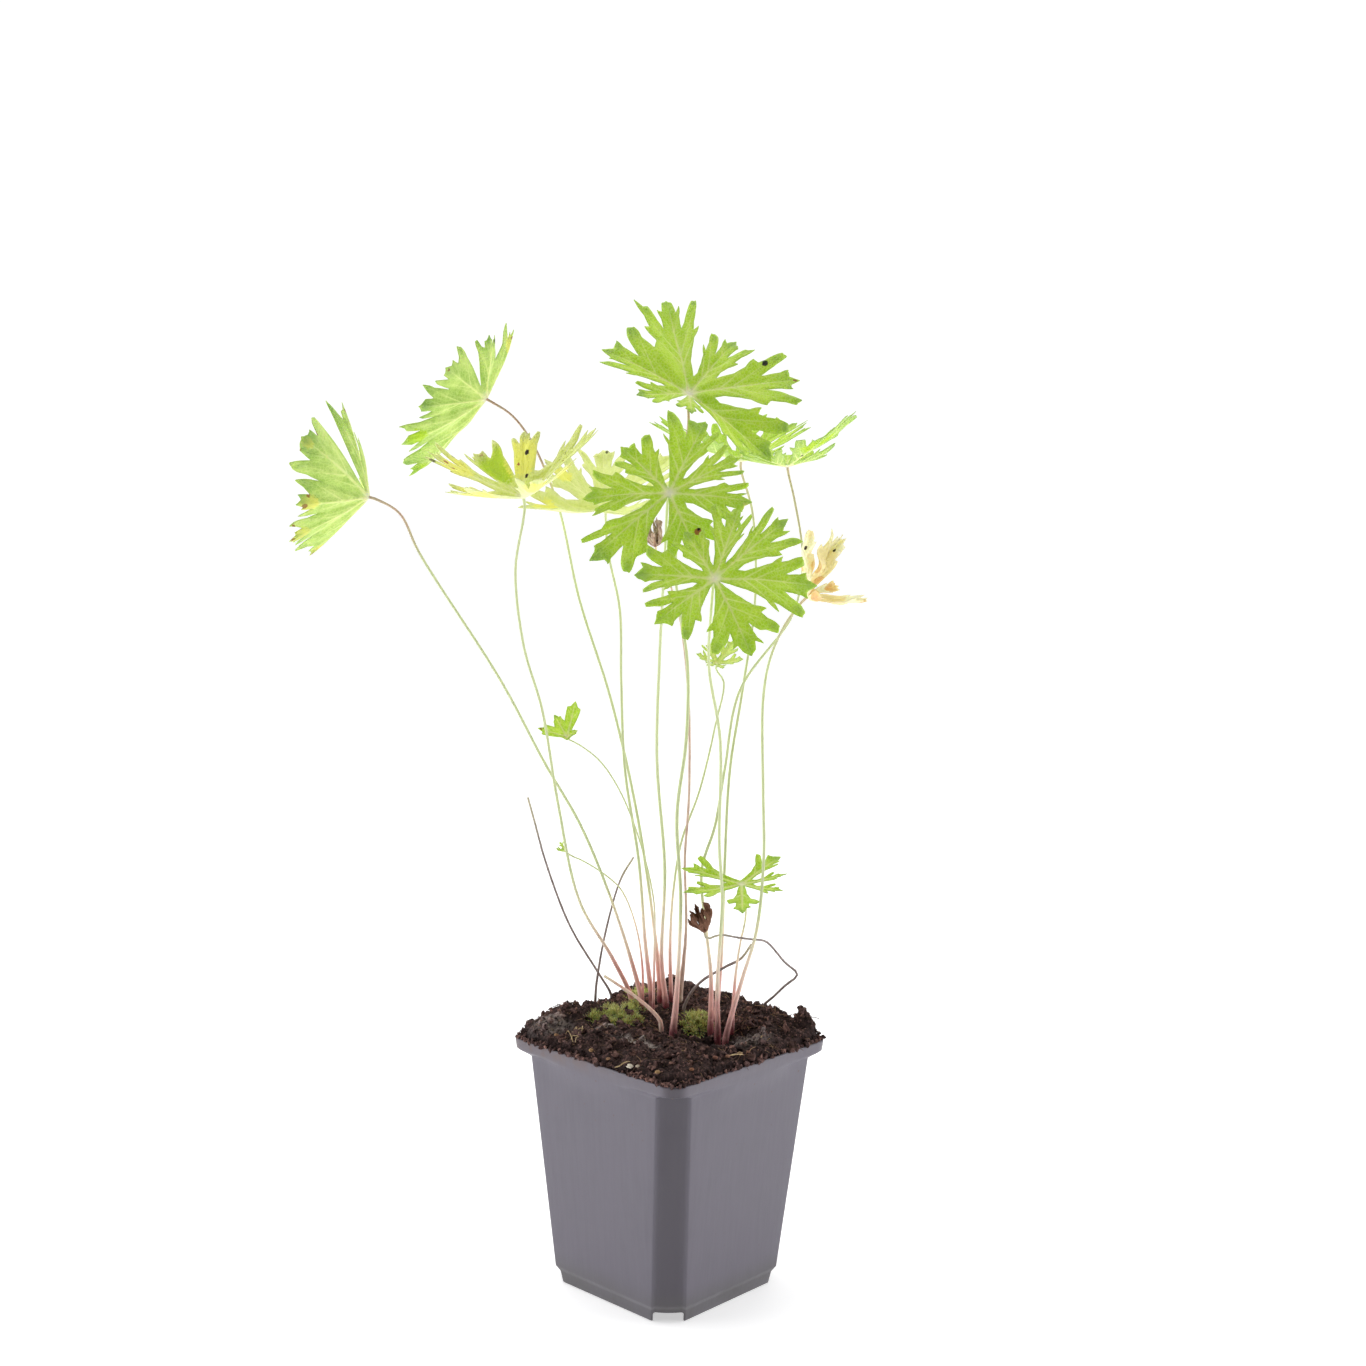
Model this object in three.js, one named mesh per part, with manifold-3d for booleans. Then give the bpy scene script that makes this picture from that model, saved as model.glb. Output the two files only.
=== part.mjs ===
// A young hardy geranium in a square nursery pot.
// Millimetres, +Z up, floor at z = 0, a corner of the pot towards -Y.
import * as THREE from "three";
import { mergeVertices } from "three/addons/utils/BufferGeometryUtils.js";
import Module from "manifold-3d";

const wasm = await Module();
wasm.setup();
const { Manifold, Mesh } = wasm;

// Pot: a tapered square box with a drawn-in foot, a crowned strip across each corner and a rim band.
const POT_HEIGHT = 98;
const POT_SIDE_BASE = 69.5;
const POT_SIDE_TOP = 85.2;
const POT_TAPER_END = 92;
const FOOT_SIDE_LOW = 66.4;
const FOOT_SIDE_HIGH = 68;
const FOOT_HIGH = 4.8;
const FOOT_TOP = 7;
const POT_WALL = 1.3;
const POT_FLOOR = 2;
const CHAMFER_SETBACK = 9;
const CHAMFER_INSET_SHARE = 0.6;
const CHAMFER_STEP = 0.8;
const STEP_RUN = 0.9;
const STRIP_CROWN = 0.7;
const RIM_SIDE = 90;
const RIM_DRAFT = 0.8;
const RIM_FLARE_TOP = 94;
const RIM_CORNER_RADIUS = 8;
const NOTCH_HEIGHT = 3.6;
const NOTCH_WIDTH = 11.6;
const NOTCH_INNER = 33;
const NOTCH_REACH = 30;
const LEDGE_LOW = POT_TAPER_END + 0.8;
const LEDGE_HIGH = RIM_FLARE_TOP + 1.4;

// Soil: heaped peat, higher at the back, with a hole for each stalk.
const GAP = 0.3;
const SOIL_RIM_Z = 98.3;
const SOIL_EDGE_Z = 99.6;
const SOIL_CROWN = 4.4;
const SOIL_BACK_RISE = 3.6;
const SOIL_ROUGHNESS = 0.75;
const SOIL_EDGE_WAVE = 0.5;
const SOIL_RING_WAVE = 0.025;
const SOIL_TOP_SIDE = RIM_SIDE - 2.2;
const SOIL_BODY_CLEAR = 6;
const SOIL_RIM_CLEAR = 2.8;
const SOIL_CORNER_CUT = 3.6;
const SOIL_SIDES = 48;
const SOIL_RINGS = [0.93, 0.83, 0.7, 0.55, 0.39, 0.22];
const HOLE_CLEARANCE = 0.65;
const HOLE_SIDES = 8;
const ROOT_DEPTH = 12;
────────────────
■ **TO BE DONE**
The required output is the exact run of lines from the beginning of the listing above to the line that contains "const LEDGE_HIGH = RIM_FLARE_TOP + 1.4;", inclusive of both.

■ **REPLY**
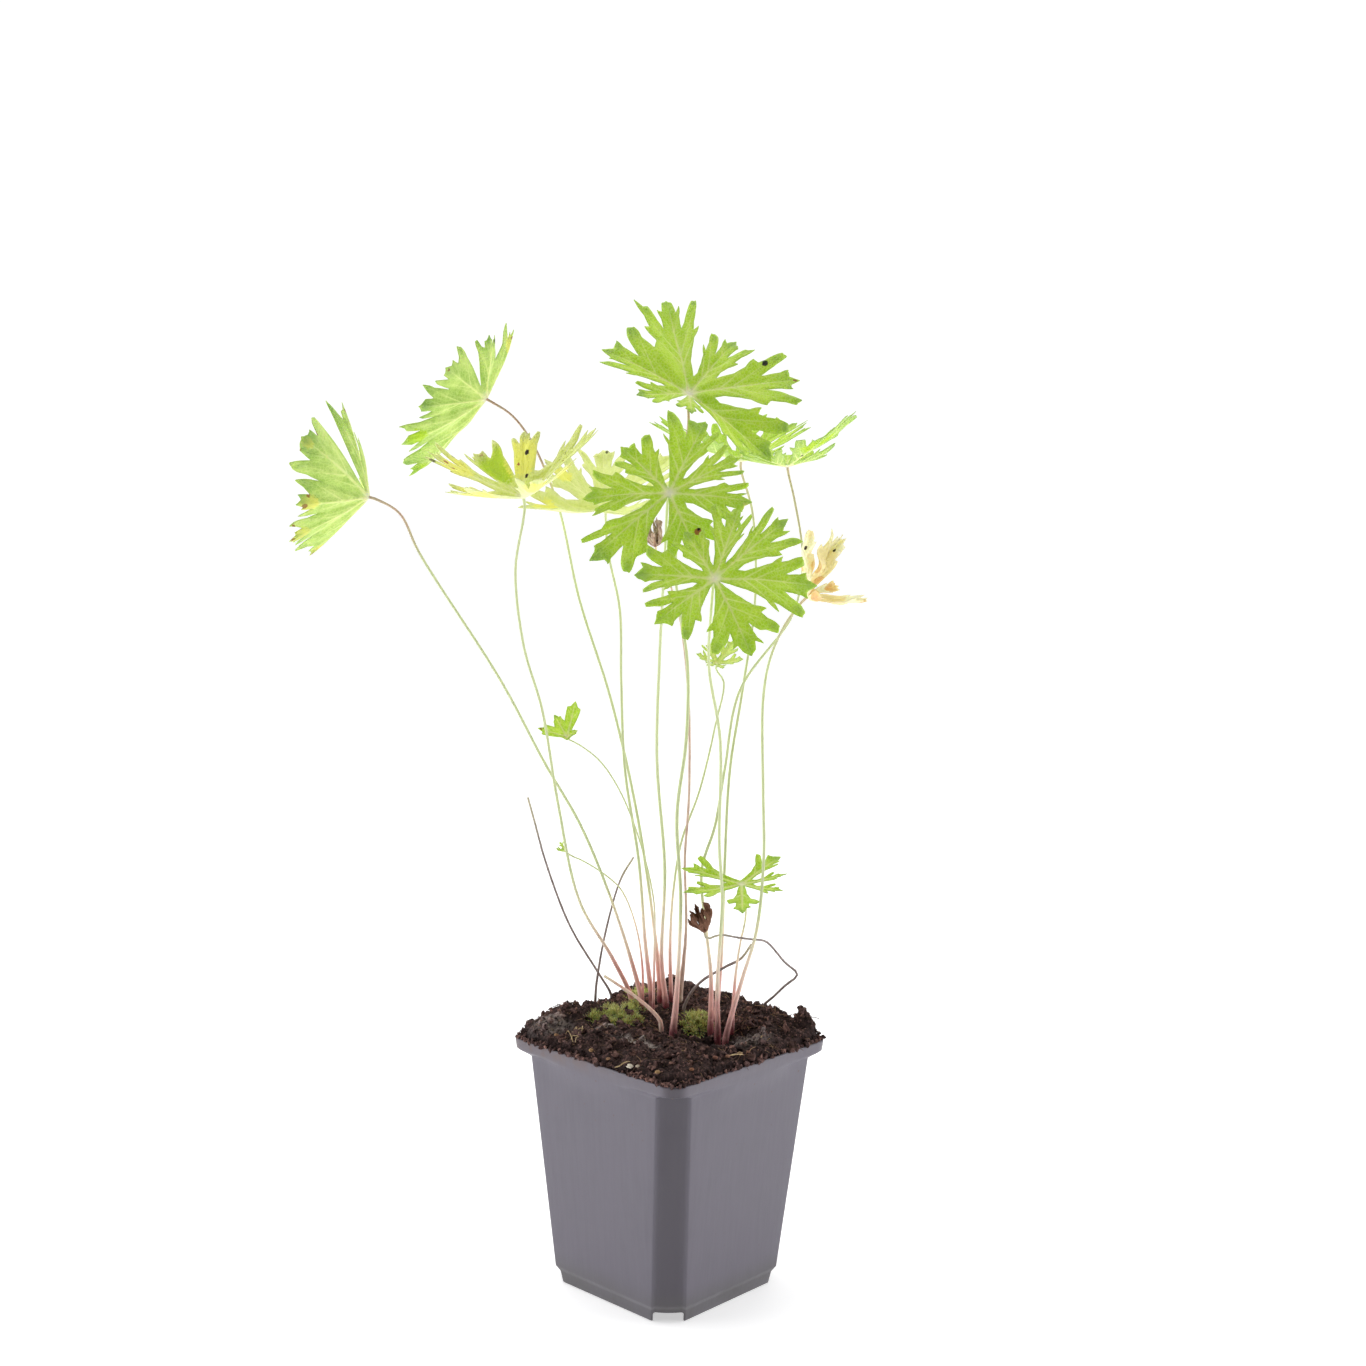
Model this object in three.js, one named mesh per part, with manifold-3d for booleans. Then give the bpy scene script that makes this picture from that model, saved as model.glb. Output the two files only.
=== part.mjs ===
// A young hardy geranium in a square nursery pot.
// Millimetres, +Z up, floor at z = 0, a corner of the pot towards -Y.
import * as THREE from "three";
import { mergeVertices } from "three/addons/utils/BufferGeometryUtils.js";
import Module from "manifold-3d";

const wasm = await Module();
wasm.setup();
const { Manifold, Mesh } = wasm;

// Pot: a tapered square box with a drawn-in foot, a crowned strip across each corner and a rim band.
const POT_HEIGHT = 98;
const POT_SIDE_BASE = 69.5;
const POT_SIDE_TOP = 85.2;
const POT_TAPER_END = 92;
const FOOT_SIDE_LOW = 66.4;
const FOOT_SIDE_HIGH = 68;
const FOOT_HIGH = 4.8;
const FOOT_TOP = 7;
const POT_WALL = 1.3;
const POT_FLOOR = 2;
const CHAMFER_SETBACK = 9;
const CHAMFER_INSET_SHARE = 0.6;
const CHAMFER_STEP = 0.8;
const STEP_RUN = 0.9;
const STRIP_CROWN = 0.7;
const RIM_SIDE = 90;
const RIM_DRAFT = 0.8;
const RIM_FLARE_TOP = 94;
const RIM_CORNER_RADIUS = 8;
const NOTCH_HEIGHT = 3.6;
const NOTCH_WIDTH = 11.6;
const NOTCH_INNER = 33;
const NOTCH_REACH = 30;
const LEDGE_LOW = POT_TAPER_END + 0.8;
const LEDGE_HIGH = RIM_FLARE_TOP + 1.4;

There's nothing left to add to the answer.